- _What the exercise asks_
Look below for the line containing "the cut blank" and the line containing "Vector(map(max, high, point))"; repeat exactly those two lines and all lines between them, and nothing else.

☆ ☆ ☆ ☆

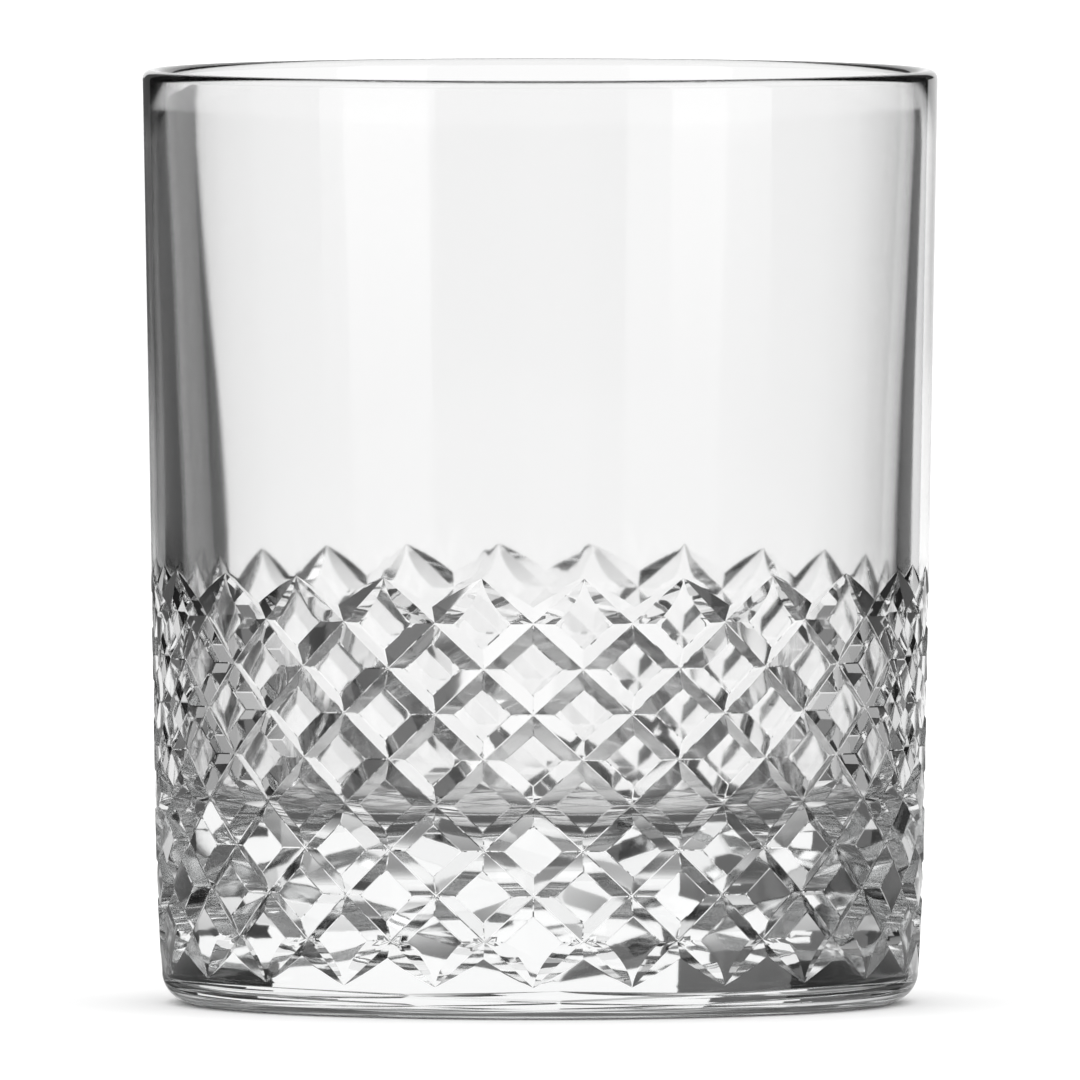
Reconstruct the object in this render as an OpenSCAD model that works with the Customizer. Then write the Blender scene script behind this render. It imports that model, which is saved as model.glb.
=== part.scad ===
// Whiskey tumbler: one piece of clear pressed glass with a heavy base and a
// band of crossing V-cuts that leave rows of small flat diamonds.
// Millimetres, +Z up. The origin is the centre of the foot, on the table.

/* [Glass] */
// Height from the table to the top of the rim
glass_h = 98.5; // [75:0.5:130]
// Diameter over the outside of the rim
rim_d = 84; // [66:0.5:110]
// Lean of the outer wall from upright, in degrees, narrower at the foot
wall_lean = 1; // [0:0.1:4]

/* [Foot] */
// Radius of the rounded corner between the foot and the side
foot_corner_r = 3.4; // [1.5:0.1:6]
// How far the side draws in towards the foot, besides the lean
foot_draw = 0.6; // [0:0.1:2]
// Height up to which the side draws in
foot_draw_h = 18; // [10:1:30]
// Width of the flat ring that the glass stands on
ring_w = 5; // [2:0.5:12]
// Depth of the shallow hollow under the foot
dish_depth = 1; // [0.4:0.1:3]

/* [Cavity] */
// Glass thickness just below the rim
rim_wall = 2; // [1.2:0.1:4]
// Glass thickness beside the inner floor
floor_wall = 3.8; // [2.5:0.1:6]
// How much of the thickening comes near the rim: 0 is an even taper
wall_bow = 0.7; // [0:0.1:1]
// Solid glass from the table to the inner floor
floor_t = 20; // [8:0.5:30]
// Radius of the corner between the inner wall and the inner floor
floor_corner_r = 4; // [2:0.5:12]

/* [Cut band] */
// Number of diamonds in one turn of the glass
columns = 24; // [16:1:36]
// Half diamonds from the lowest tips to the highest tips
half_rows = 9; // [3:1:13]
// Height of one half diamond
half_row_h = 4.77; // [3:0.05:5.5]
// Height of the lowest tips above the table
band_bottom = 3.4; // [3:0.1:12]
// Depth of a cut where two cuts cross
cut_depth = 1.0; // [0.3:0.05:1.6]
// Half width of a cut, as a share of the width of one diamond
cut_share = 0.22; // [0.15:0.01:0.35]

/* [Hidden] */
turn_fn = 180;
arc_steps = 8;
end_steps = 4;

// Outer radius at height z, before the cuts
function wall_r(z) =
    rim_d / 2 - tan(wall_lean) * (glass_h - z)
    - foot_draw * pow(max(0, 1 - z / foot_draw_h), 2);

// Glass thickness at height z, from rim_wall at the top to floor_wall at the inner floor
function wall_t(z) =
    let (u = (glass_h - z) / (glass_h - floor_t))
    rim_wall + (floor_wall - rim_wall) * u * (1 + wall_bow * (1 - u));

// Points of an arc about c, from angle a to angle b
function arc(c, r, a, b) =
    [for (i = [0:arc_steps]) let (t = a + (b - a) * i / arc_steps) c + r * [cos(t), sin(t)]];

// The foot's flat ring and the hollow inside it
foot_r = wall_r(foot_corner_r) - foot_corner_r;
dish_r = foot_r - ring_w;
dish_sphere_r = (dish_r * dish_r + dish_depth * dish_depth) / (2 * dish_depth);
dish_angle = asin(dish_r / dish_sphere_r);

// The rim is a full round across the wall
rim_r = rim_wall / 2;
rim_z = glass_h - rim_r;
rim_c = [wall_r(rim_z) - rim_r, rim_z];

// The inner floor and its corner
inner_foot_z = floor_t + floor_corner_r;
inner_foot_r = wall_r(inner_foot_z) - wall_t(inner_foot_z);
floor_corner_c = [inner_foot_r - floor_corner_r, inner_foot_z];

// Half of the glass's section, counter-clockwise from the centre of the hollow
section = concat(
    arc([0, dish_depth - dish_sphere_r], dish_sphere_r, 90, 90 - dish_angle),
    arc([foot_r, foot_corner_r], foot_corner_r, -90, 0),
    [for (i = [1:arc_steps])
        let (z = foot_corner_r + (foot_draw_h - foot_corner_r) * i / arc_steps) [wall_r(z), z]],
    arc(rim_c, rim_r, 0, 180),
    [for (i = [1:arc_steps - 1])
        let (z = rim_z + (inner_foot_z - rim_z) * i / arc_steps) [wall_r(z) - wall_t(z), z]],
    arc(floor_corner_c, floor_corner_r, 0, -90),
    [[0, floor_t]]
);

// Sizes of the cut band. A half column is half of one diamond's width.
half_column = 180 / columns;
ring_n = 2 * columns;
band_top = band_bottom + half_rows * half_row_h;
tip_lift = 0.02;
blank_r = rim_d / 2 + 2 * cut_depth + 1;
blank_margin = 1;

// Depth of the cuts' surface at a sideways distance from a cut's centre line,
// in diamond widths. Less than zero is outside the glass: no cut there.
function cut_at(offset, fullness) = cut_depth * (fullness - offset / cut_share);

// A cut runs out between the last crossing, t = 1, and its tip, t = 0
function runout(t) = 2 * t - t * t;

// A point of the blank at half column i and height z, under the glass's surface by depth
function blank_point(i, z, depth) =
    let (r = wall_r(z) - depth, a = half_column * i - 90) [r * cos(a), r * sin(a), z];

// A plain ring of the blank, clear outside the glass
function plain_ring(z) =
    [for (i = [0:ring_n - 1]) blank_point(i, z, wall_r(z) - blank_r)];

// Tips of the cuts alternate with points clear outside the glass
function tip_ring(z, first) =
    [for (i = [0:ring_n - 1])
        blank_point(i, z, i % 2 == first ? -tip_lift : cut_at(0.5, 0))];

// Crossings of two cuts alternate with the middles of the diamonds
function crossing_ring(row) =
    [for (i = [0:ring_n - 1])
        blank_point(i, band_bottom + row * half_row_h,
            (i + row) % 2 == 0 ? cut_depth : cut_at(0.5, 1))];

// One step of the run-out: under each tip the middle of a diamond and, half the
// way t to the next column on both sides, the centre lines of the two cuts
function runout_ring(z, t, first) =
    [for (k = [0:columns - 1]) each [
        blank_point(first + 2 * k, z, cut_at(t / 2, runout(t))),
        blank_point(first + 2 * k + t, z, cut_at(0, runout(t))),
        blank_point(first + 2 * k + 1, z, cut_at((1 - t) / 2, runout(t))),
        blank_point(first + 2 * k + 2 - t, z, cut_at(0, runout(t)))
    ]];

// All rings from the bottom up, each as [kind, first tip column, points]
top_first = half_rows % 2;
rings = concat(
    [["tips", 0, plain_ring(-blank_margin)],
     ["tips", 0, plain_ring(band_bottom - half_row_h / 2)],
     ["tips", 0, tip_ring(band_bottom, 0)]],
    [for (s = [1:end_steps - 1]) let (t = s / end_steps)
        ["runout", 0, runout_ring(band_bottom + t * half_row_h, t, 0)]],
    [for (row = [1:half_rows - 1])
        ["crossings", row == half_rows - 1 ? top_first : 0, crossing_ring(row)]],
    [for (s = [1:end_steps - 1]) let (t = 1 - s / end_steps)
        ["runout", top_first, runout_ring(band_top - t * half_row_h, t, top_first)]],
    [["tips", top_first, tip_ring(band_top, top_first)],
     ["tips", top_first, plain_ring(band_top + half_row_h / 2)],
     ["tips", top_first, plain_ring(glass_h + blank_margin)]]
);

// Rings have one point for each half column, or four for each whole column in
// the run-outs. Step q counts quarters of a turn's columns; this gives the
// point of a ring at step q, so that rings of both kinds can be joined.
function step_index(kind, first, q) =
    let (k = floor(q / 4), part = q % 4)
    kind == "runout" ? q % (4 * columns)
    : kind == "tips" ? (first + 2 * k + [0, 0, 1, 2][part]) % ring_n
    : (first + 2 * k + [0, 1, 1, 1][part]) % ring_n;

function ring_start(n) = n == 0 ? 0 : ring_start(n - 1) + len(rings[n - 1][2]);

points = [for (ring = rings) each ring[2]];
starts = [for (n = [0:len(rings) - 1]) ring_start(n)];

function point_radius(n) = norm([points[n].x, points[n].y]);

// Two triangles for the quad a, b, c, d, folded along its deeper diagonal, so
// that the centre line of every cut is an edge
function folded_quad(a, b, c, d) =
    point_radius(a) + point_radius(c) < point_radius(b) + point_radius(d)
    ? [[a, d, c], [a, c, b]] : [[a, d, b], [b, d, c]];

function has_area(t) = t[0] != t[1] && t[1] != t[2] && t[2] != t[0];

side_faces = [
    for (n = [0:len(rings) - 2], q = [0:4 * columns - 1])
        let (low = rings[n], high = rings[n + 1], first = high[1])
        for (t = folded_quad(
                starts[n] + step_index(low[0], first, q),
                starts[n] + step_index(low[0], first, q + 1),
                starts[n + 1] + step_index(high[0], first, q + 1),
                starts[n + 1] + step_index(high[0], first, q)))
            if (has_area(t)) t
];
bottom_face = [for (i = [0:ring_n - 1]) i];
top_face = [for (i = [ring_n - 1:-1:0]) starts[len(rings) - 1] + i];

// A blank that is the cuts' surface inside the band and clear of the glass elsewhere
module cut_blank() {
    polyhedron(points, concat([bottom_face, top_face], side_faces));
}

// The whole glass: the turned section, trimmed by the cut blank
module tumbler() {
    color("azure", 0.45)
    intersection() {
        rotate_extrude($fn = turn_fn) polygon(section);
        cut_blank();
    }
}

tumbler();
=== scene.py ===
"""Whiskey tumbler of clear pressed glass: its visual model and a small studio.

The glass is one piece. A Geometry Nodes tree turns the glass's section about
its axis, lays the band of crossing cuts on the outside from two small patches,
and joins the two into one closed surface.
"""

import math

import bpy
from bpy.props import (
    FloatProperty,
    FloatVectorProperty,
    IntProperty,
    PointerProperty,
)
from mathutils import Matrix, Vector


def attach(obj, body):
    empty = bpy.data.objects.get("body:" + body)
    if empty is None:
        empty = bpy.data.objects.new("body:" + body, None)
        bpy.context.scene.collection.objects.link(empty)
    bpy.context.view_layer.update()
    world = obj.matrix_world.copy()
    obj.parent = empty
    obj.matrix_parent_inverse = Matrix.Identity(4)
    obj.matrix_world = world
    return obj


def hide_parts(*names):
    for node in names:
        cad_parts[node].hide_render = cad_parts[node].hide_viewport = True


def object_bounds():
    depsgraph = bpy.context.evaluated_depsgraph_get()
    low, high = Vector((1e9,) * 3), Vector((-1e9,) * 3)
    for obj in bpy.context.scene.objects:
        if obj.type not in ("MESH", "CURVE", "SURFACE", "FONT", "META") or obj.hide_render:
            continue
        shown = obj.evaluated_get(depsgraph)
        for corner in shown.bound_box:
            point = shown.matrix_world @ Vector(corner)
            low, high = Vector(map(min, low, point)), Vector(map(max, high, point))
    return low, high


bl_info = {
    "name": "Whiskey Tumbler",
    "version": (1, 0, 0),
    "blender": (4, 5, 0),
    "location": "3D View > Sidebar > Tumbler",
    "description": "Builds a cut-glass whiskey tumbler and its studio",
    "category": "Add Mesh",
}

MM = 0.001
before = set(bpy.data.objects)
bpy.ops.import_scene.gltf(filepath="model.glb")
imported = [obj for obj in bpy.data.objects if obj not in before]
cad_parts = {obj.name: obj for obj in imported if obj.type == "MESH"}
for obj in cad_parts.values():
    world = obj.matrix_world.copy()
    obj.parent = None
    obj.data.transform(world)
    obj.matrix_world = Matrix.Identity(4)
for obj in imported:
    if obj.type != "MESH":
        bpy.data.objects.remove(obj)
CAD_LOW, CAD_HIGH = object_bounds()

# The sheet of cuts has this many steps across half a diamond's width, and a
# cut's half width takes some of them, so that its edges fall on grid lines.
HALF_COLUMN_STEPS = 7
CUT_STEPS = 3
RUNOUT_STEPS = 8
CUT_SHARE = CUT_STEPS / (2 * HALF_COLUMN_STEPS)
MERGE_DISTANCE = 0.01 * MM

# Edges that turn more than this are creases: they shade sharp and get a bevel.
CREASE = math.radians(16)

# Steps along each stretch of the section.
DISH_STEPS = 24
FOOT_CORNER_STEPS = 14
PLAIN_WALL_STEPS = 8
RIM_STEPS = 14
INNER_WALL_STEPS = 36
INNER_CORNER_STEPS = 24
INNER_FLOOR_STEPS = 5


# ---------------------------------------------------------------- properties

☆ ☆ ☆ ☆

- _Answer for the task_
// The whole glass: the turned section, trimmed by the cut blank
module tumbler() {
    color("azure", 0.45)
    intersection() {
        rotate_extrude($fn = turn_fn) polygon(section);
        cut_blank();
    }
}

tumbler();
=== scene.py ===
"""Whiskey tumbler of clear pressed glass: its visual model and a small studio.

The glass is one piece. A Geometry Nodes tree turns the glass's section about
its axis, lays the band of crossing cuts on the outside from two small patches,
and joins the two into one closed surface.
"""

import math

import bpy
from bpy.props import (
    FloatProperty,
    FloatVectorProperty,
    IntProperty,
    PointerProperty,
)
from mathutils import Matrix, Vector


def attach(obj, body):
    empty = bpy.data.objects.get("body:" + body)
    if empty is None:
        empty = bpy.data.objects.new("body:" + body, None)
        bpy.context.scene.collection.objects.link(empty)
    bpy.context.view_layer.update()
    world = obj.matrix_world.copy()
    obj.parent = empty
    obj.matrix_parent_inverse = Matrix.Identity(4)
    obj.matrix_world = world
    return obj


def hide_parts(*names):
    for node in names:
        cad_parts[node].hide_render = cad_parts[node].hide_viewport = True


def object_bounds():
    depsgraph = bpy.context.evaluated_depsgraph_get()
    low, high = Vector((1e9,) * 3), Vector((-1e9,) * 3)
    for obj in bpy.context.scene.objects:
        if obj.type not in ("MESH", "CURVE", "SURFACE", "FONT", "META") or obj.hide_render:
            continue
        shown = obj.evaluated_get(depsgraph)
        for corner in shown.bound_box:
            point = shown.matrix_world @ Vector(corner)
            low, high = Vector(map(min, low, point)), Vector(map(max, high, point))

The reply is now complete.